21st February, 2020

The Minister of State for Finance (General Duties), Gabriel Ajedra has launched the domestic revenue mobilisation strategy which he said will bring transparency to the direction of tax policy-making in Uganda for the next five years and also strengthen tax administration.

Launching the strategy, Ajedra said Government will be able to take greater control of its budget with more freedom to plan its resource allocation and also reduce the risk of Government borrowing more extensively from international and domestic lenders to fund much-needed infrastructure investments and social policy spending.

The Minister said the NRM Government is committed to maintaining sustainable revenue collection with the medium term to finance Government Programs.

I call upon the key stakeholders to work together in ensuring a coordinated approach towards implementation of Domestic Revenue Mobilization as prerequisites for private sector-led growth,” said Ajedra.

The Permanent Secretary/Secretary to Treasury, Keith Muhakanizi said the domestic revenue mobilisation strategy aims at raising the ratio of revenue to GDP from between 18-20% over the next five years.

He said over the past decade, revenue collections have been growing at an average growth of 16.6%, adding that the revenue to GDP ratio is currently at 12.9% in FY 2018/19 based on the rebased GDP.

Muhakanizi noted that some of the tax policy initiatives the Ministry of Finance will implement over the next financial year include: Reforming the tax policy making process, establishing and publishing a comprehensive tax expenditure framework as well as addressing the informal economy while preserving Uganda’s entrepreneurial spirit.

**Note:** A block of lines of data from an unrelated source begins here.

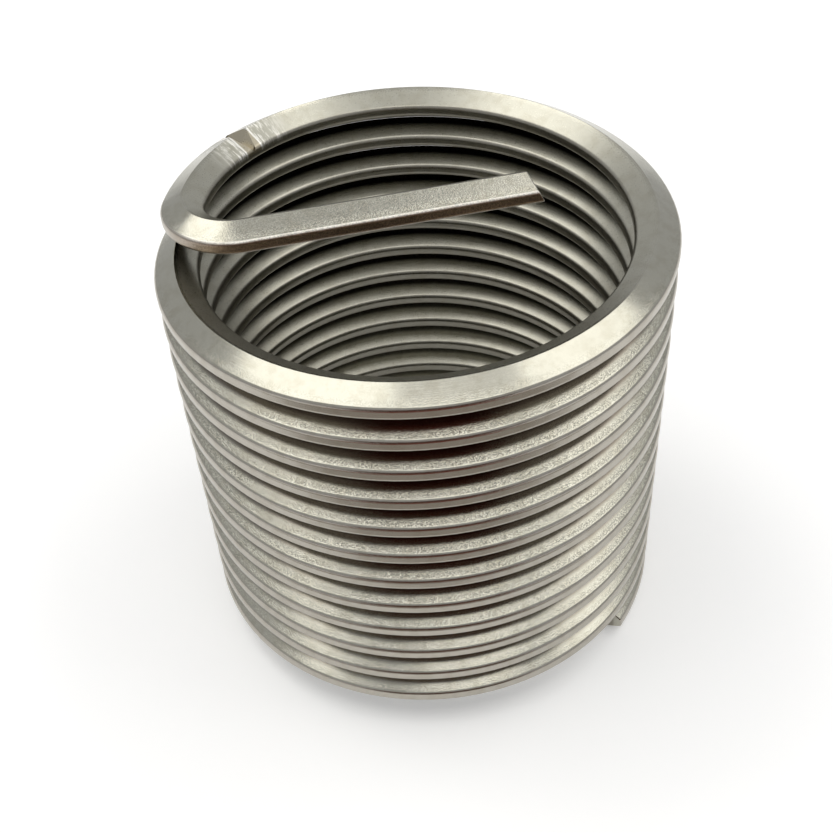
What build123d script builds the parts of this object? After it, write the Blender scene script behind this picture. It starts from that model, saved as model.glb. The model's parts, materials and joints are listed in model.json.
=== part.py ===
"""Helical thread insert, M24 x 2, tanged, in its free state before it is wound into a hole.

One length of stainless wire, rolled to a diamond section and coiled into a right-hand helix.
Its outer crests grip an oversize tapped hole, and its inner crests are the new M24 x 2 thread.
The last of the wire is folded across the bore: the driving tang, snapped off at its notch after fitting.

Millimetres. The coil's axis is Z, its lower wire end is at the bottom, and the tang is on top.
"""

from build123d import *
from math import atan2, cos, pi, radians, tan
import os

os.makedirs("parts", exist_ok=True)

# Thread and coil, in the free state
pitch = 2.0                # axial advance of one turn
outer_radius = 13.8        # outer crests, a little larger than the tapped hole
coil_turns = 12.45         # of full radius, from the lower wire end
lower_end_angle = -37.0    # where the lower wire end stands, seen from above

# Rolled wire: a 60 degree diamond with its outer and inner corners flattened
wire_width = 1.94          # across the two ridges, which face the neighbouring turns
outer_depth = 1.17         # from the ridges out to the outer crest
inner_depth = 1.20         # from the ridges in to the inner crest
flank_angle = 30.0         # slope of each flank

# The coil's last part closes in a little, up to the bend. Angles are degrees of the wire's turn
closing_radius = 11.8      # of the line midway between the ridges
closing_before_notch = 15.5
notch_before_bend = 32.0

# Break-off notch, ground across the top of the wire
notch_width = 1.35         # along the wire, at the ridge
notch_depth = 0.85         # below the ridge, and so through both crests

# Driving tang: the wire's last length, folded across the bore
bend_radius = 2.75         # of the line midway between the ridges
bend_angle = 109.5         # how far the wire turns inwards
tang_length = 15.9         # straight part, to the middle of its tip
tip_slant = 28.0           # the tip is sheared, and is longer underneath

half_width = wire_width / 2
ridge_radius = outer_radius - outer_depth
wire_depth = outer_depth + inner_depth
closing_angle = closing_before_notch + notch_before_bend


def wire_section():
    """The diamond. Local X points outwards from the coil, and Y lies along its axis."""
    outer = half_width - outer_depth * tan(radians(flank_angle))
    inner = half_width - inner_depth * tan(radians(flank_angle))
    Polygon(
        (0, half_width),
        (-inner_depth, inner),
        (-inner_depth, -inner),
        (0, -half_width),
        (outer_depth, -outer),
        (outer_depth, outer),
        align=None,
    )


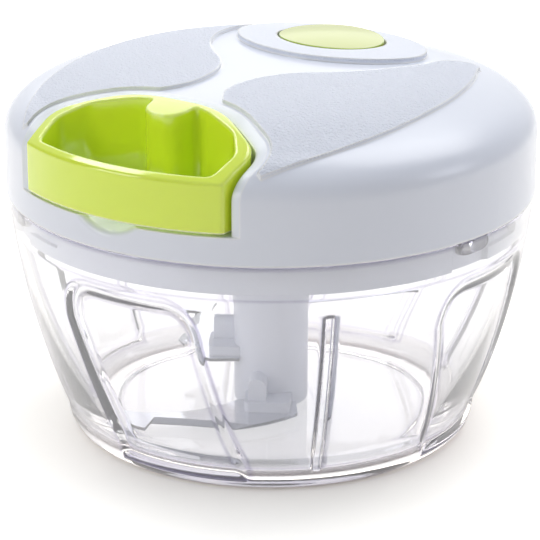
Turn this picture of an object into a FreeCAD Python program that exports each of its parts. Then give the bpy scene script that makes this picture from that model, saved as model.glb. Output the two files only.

He said the tax administration initiatives will include enhancing the human resource capacity of URA, modernising URA’s technology, expanding the tax register and strengthening focus on tax and customs compliance.

The Domestic Revenue Mobilization Strategy (DRMS) is a result of a long period of collaborative working, by the Ministry of Finance, Planning and Economic Development (MFPED), Uganda Revenue Authority (URA), Development Partners (such as; EU, DFID, USAID, World Bank, KFW, Danida, Ireland and Norway, in addition to contributions from MDAs, private sector and civil society.